The Canyon Swing comes with its twin called Shotover Canyon Fox which is the world’s first running, flying, dropping, screaming, fox time. It takes your ordinary flying fox to a whole new level. Start with a 182-metre-high drop off onto a 240m long cable across the canyon after a 20 metre freefall that might just take your heart away from its beat.
Do not mistake this for zip lining. This one is the scary big brother. The Fox is the only place with the unique launch boom style and drop, and has five different ways you can leave the cliff edge, including sitting on a chair but then you go upside down. Not for the faint-hearted, not in the least!
It was not easy for Emerson and Russell to get this mechanical wonder to operate safely. The two look like the most chilled out youngsters a Kiwi town could sport. Maybe, they hang out in the evenings with friends to pop the corn at the picturesque Queenstown lake, watching humanity from across the globe stream past, admiring the beautiful environs; maybe they chuck the lazing around for some adrenaline flow at the nearby gaming zone; or better still do the movies at a friend’s home theatre.
Nothing could be more far away from this duo than such mundane. On an average day, they ride the Shotover river or fulfill their passion for freefalling and jumping off cliffs. Down the way, actually once when Chris was river rappling down the gorge, he spotted this majestic high in the sky cliff. Together with his friend Hamish and their collective ingenuity, the two avid rock climbers created a rope technology masterpiece.
Before arriving at this peak, Hamish and Chris spent years recceing the rocky highrises in the Wakatipu Basin to see which would be the scariest. “It was a car we used as hauling wench that got the stuff started,” Chris puts it casually.
But it was nothing casual. From getting just the right cliff, to building a 100 per cent safe structure atop it for a system that had a mix of free fall, cliff edge for ground rush and speed sensation seemed like a freakish idea. There was no precedent and even rock engineers from as far away as America laughed at the proposition of making such a structure, literally hanging from a precarious cliff and then falling even more dangerously into the 182-metre gorge down below.
But the youngsters were not to be beaten by scorn or disbelief. So they made it themselves.
It took them three long years to design and engineer from scratch — mostly with their bare hands. All the parts were lugged, wheel-barrowed or simply dragged from the car park by Hamish, Chris and whoever came along to help. Beer parties followed in the evenings and then it was back to hard labour in the morning.
In the process, 1.5 tonnes of concrete and 1.2 tonnes of wire cable reached the summit, thanks to brute strength and determination.
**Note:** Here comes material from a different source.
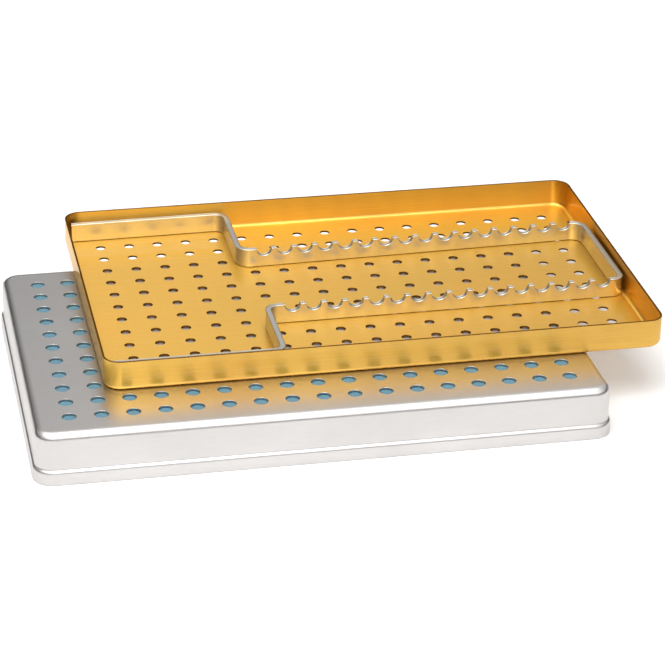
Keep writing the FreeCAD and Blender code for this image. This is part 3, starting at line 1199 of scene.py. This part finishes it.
    def add_world(self) -> None:
        """A white cove, as bright as white where it is seen and softer where it only lights."""
        world = bpy.data.worlds.new("studio_world")
        bpy.context.scene.world = world
        world.use_nodes = True
        tree = world.node_tree
        tree.nodes.clear()
        strength = add_node(tree, "ShaderNodeMapRange", {
            "Value": self.seen_directly(tree), "To Min": 0.38, "To Max": 1.0})
        cove = add_node(tree, "ShaderNodeBackground", {
            "Color": (1.0, 1.0, 1.0, 1.0), "Strength": strength.outputs["Result"]})
        output = add_node(tree, "ShaderNodeOutputWorld")
        tree.links.new(cove.outputs[0], output.inputs["Surface"])

    def add_camera(self) -> None:
        """The camera at the photograph's place, angle and field of view."""
        camera = bpy.data.cameras.new("photo_camera")
        camera.sensor_width = self.sensor_mm
        camera.lens = self.focal_px / self.photo_px * self.sensor_mm
        view = bpy.data.objects.new("photo_camera", camera)
        turn = Matrix.Rotation(math.radians(-self.camera_turn_deg), 4, "Z")
        tilt = Matrix.Rotation(math.radians(90 - self.camera_tilt_deg), 4, "X")
        roll = Matrix.Rotation(math.radians(self.camera_roll_deg), 4, "Z")
        view.matrix_world = Matrix.Translation(self.camera_place) @ turn @ tilt @ roll
        bpy.context.scene.collection.objects.link(view)
        bpy.context.scene.camera = view


def main() -> None:
    """Build every piece in order, then the studio."""
    logging.basicConfig(level=logging.INFO, format="%(name)s: %(message)s")
    tray_holes = Perforation(columns=17, rows=11, margin_x=18 * MM, margin_y=17.3 * MM, diameter=5 * MM)
    lid_holes = Perforation(columns=17, rows=11, margin_x=18 * MM, margin_y=17.3 * MM, diameter=7 * MM)
    # The tray's edge finish paints shade in dark brown on its hole walls and darkens its rim's edge.
    DrawnPan(
        name="gold_tray", node="instrument_tray", body="tray", slot="tray_sheet",
        finish=GOLD_SHEET, edge_finish=GOLD_EDGE_PAINTED_SHADE,
        holes=tray_holes, sheet=1.0 * MM, corner_radius=8.6 * MM, bend_radius=2.9 * MM, open_up=True).build()
    InstrumentRack().build()
    SteppedLid(
        name="satin_lid", node="tray_lid", body="lid", slot="lid_sheet",
        finish=SATIN_SHEET, edge_finish=SATIN_CUT_EDGE,
        holes=lid_holes, sheet=1.0 * MM, corner_radius=9.0 * MM, bend_radius=4.0 * MM, open_up=False).build()
    LinerSheet().build()
    Studio().build()


if __name__ == "__main__":
    main()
The initially titled ‘Not Your Average Backyard Variety Swing’ was singularly focussed to not being ordinary or average. The machinery was tested with sheer daredevilry and discussed to the last nut and bolt in late night summits of uncommon minds.
Physics classes came to work. The dual 11mm steel cable with separate rock anchors drilled 1.2 metres into the rock and held by 30mm reinforced steel rod looked death-defying. The platform was built by suspending the platform beams from the cable system. The building process took eight months, followed six months of water barrel testing and getting the project approved by safety conscious authorities of Queenstown.
The outcome was an adrenaline experience not even bungee jumping could accord. The inaugural swing dropped a German couple into the gorge on December 2, 2002 — and the rest is history.
With the Shotover Canyon Swing in the world, Chris and Hamish needed more to do and in came the Flying Fox, a fast and furious
zipline across the canyon. Not just any zipline but a uniquely flying fox which would first freefall and then swing an arc around the deep and somewhat unending canyon. International zipline experts from China, Amazonian rainforests and the US looked down the cliff took a shiver and left.
Hamish, an addicted cable swinger, decided that unique projects came out only by thinking out of the box. So he went to another Kiwi who would understand his flourish for undoable ideas. Glyn Lewers somehow got convinced that this zipline, unlike all others around the world, would start with a freefall altitude loss and only then zip across the gorge.
One water barrel after another made that freefall and zipped down across the valley till pace, ingenuity and safety teamed up to end in a never before adrenaline rush. Lewers could never have come up with the solution, had Emerson not come in with his ingenuity and for a wench/retrieval system, without of course ever giving up on safety standards.
It may look scary but every component has been tested far more than required with the cable being put through an eight-tonne force pulling by two huge trucks.
Despite the exemplary standards of testing when it came to Lewers to drop off the cliff, like those umpteen barrels he had seen being thrown to safety, he bolted — till of course he was literally pushed down that precarious looking but inordinately safe platform dangling from the cliff.

Finally, the duo had achieved what they had insanely wanted for years — to build the scariest but safest jump in the world. They made history, quite as casually as they have life thus far —putting together the first and only one of its kind in the world phenomenon, developing a technology with no precedent and creating an adventure experience unparalleled on Earth. “I’m proud of what we’ve achieved,” Emerson tells you.